◆ **GIVEN DATA**:

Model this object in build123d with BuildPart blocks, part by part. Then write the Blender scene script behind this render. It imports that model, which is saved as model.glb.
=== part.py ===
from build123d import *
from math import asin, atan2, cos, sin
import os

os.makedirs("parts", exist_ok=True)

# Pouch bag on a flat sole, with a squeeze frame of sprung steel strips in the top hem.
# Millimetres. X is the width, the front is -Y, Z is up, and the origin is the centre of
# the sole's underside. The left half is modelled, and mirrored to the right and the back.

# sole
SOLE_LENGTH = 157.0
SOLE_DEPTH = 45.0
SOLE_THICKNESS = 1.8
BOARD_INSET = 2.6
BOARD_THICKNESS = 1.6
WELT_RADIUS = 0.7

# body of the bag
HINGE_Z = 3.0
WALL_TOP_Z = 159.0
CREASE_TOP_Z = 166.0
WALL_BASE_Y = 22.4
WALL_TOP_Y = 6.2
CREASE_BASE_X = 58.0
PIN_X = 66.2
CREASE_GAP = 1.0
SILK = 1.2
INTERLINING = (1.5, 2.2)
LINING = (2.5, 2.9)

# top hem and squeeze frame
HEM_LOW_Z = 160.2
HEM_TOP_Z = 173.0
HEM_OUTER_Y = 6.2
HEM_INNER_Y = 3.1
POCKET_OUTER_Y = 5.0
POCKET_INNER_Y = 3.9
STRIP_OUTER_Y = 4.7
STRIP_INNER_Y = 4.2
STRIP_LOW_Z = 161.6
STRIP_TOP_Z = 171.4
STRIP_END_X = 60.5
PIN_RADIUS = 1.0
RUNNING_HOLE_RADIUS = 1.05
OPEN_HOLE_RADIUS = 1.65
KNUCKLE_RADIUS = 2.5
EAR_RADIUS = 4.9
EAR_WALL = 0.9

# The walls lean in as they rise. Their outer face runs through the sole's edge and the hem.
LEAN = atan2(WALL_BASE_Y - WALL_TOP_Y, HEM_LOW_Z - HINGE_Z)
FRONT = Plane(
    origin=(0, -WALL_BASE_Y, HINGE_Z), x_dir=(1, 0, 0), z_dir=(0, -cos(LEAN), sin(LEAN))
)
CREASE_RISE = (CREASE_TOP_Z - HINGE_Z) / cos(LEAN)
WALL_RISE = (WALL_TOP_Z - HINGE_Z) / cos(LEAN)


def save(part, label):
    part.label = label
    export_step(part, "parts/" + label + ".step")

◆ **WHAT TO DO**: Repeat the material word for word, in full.

◆ **WORKED ANSWER**:
Model this object in build123d with BuildPart blocks, part by part. Then write the Blender scene script behind this render. It imports that model, which is saved as model.glb.
=== part.py ===
from build123d import *
from math import asin, atan2, cos, sin
import os

os.makedirs("parts", exist_ok=True)

# Pouch bag on a flat sole, with a squeeze frame of sprung steel strips in the top hem.
# Millimetres. X is the width, the front is -Y, Z is up, and the origin is the centre of
# the sole's underside. The left half is modelled, and mirrored to the right and the back.

# sole
SOLE_LENGTH = 157.0
SOLE_DEPTH = 45.0
SOLE_THICKNESS = 1.8
BOARD_INSET = 2.6
BOARD_THICKNESS = 1.6
WELT_RADIUS = 0.7

# body of the bag
HINGE_Z = 3.0
WALL_TOP_Z = 159.0
CREASE_TOP_Z = 166.0
WALL_BASE_Y = 22.4
WALL_TOP_Y = 6.2
CREASE_BASE_X = 58.0
PIN_X = 66.2
CREASE_GAP = 1.0
SILK = 1.2
INTERLINING = (1.5, 2.2)
LINING = (2.5, 2.9)

# top hem and squeeze frame
HEM_LOW_Z = 160.2
HEM_TOP_Z = 173.0
HEM_OUTER_Y = 6.2
HEM_INNER_Y = 3.1
POCKET_OUTER_Y = 5.0
POCKET_INNER_Y = 3.9
STRIP_OUTER_Y = 4.7
STRIP_INNER_Y = 4.2
STRIP_LOW_Z = 161.6
STRIP_TOP_Z = 171.4
STRIP_END_X = 60.5
PIN_RADIUS = 1.0
RUNNING_HOLE_RADIUS = 1.05
OPEN_HOLE_RADIUS = 1.65
KNUCKLE_RADIUS = 2.5
EAR_RADIUS = 4.9
EAR_WALL = 0.9

# The walls lean in as they rise. Their outer face runs through the sole's edge and the hem.
LEAN = atan2(WALL_BASE_Y - WALL_TOP_Y, HEM_LOW_Z - HINGE_Z)
FRONT = Plane(
    origin=(0, -WALL_BASE_Y, HINGE_Z), x_dir=(1, 0, 0), z_dir=(0, -cos(LEAN), sin(LEAN))
)
CREASE_RISE = (CREASE_TOP_Z - HINGE_Z) / cos(LEAN)
WALL_RISE = (WALL_TOP_Z - HINGE_Z) / cos(LEAN)


def save(part, label):
    part.label = label
    export_step(part, "parts/" + label + ".step")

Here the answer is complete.